Recorded data
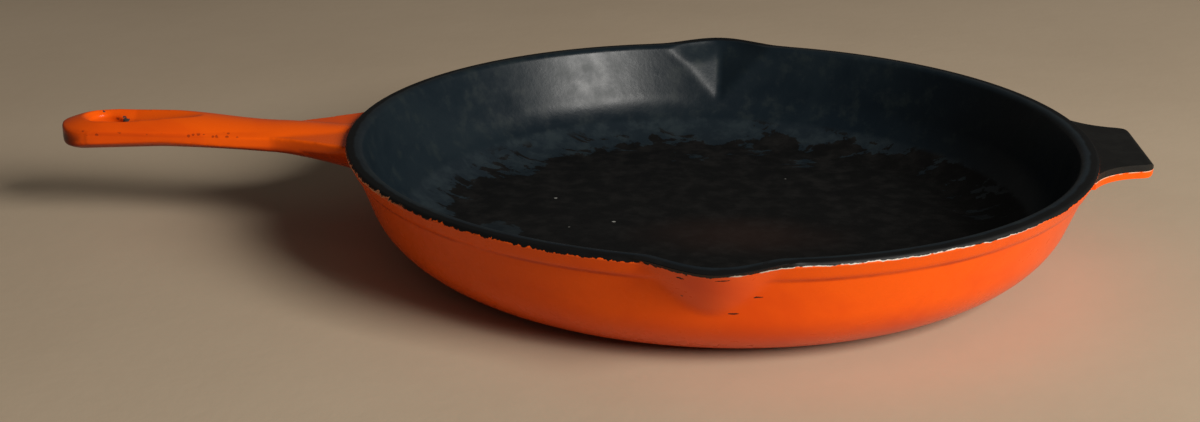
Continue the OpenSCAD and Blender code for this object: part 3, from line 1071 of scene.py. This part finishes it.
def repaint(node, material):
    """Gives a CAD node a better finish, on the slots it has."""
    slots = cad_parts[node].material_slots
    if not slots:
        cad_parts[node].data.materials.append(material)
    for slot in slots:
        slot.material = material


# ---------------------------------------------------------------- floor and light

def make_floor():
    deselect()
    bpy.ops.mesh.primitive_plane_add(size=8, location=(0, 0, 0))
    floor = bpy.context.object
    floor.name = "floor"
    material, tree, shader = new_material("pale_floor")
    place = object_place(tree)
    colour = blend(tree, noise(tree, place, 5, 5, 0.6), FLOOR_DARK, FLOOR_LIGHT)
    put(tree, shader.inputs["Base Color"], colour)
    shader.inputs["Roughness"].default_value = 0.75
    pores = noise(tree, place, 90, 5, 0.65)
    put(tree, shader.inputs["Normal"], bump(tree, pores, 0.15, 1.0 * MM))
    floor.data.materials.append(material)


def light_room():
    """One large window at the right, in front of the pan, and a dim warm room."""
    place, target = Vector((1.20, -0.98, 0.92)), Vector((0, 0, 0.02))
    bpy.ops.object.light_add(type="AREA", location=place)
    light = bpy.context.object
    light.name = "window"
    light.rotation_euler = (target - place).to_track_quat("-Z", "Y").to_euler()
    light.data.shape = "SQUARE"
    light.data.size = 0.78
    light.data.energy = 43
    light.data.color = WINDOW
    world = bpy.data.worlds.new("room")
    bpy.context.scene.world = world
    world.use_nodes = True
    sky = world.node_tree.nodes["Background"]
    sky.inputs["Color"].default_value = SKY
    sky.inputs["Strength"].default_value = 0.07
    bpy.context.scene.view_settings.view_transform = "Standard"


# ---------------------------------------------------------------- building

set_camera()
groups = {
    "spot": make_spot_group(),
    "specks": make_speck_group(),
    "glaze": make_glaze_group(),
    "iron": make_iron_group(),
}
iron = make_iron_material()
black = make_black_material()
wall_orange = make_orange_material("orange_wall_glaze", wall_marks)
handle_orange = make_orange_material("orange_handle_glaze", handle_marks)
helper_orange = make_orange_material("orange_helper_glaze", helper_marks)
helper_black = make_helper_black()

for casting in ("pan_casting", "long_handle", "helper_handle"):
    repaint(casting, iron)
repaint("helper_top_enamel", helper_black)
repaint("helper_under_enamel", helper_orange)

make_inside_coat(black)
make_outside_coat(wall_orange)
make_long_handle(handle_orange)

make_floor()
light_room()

Required work
Using the data above, output each line exactly.

Exercise output
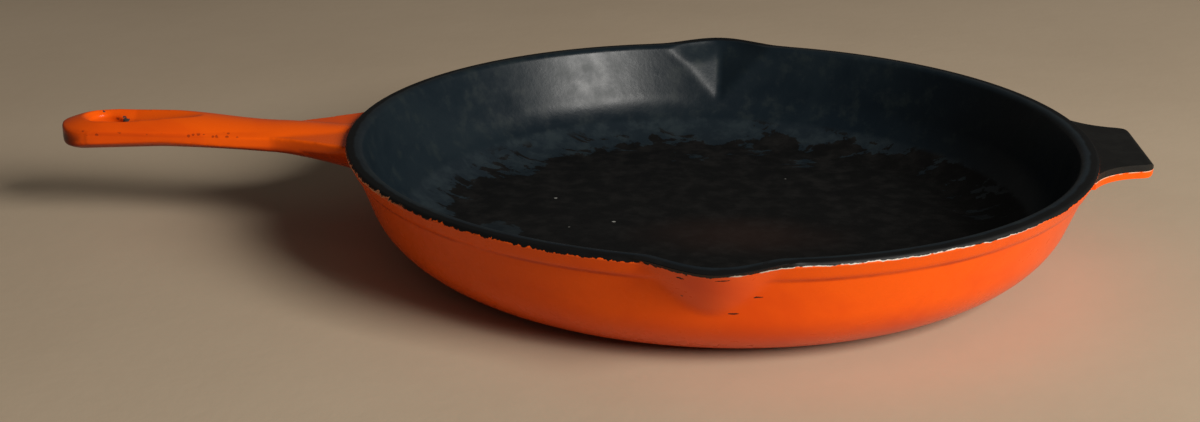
Continue the OpenSCAD and Blender code for this object: part 3, from line 1071 of scene.py. This part finishes it.
def repaint(node, material):
    """Gives a CAD node a better finish, on the slots it has."""
    slots = cad_parts[node].material_slots
    if not slots:
        cad_parts[node].data.materials.append(material)
    for slot in slots:
        slot.material = material


# ---------------------------------------------------------------- floor and light

def make_floor():
    deselect()
    bpy.ops.mesh.primitive_plane_add(size=8, location=(0, 0, 0))
    floor = bpy.context.object
    floor.name = "floor"
    material, tree, shader = new_material("pale_floor")
    place = object_place(tree)
    colour = blend(tree, noise(tree, place, 5, 5, 0.6), FLOOR_DARK, FLOOR_LIGHT)
    put(tree, shader.inputs["Base Color"], colour)
    shader.inputs["Roughness"].default_value = 0.75
    pores = noise(tree, place, 90, 5, 0.65)
    put(tree, shader.inputs["Normal"], bump(tree, pores, 0.15, 1.0 * MM))
    floor.data.materials.append(material)


def light_room():
    """One large window at the right, in front of the pan, and a dim warm room."""
    place, target = Vector((1.20, -0.98, 0.92)), Vector((0, 0, 0.02))
    bpy.ops.object.light_add(type="AREA", location=place)
    light = bpy.context.object
    light.name = "window"
    light.rotation_euler = (target - place).to_track_quat("-Z", "Y").to_euler()
    light.data.shape = "SQUARE"
    light.data.size = 0.78
    light.data.energy = 43
    light.data.color = WINDOW
    world = bpy.data.worlds.new("room")
    bpy.context.scene.world = world
    world.use_nodes = True
    sky = world.node_tree.nodes["Background"]
    sky.inputs["Color"].default_value = SKY
    sky.inputs["Strength"].default_value = 0.07
    bpy.context.scene.view_settings.view_transform = "Standard"


# ---------------------------------------------------------------- building

set_camera()
groups = {
    "spot": make_spot_group(),
    "specks": make_speck_group(),
    "glaze": make_glaze_group(),
    "iron": make_iron_group(),
}
iron = make_iron_material()
black = make_black_material()
wall_orange = make_orange_material("orange_wall_glaze", wall_marks)
handle_orange = make_orange_material("orange_handle_glaze", handle_marks)
helper_orange = make_orange_material("orange_helper_glaze", helper_marks)
helper_black = make_helper_black()

for casting in ("pan_casting", "long_handle", "helper_handle"):
    repaint(casting, iron)
repaint("helper_top_enamel", helper_black)
repaint("helper_under_enamel", helper_orange)

make_inside_coat(black)
make_outside_coat(wall_orange)
make_long_handle(handle_orange)

make_floor()
light_room()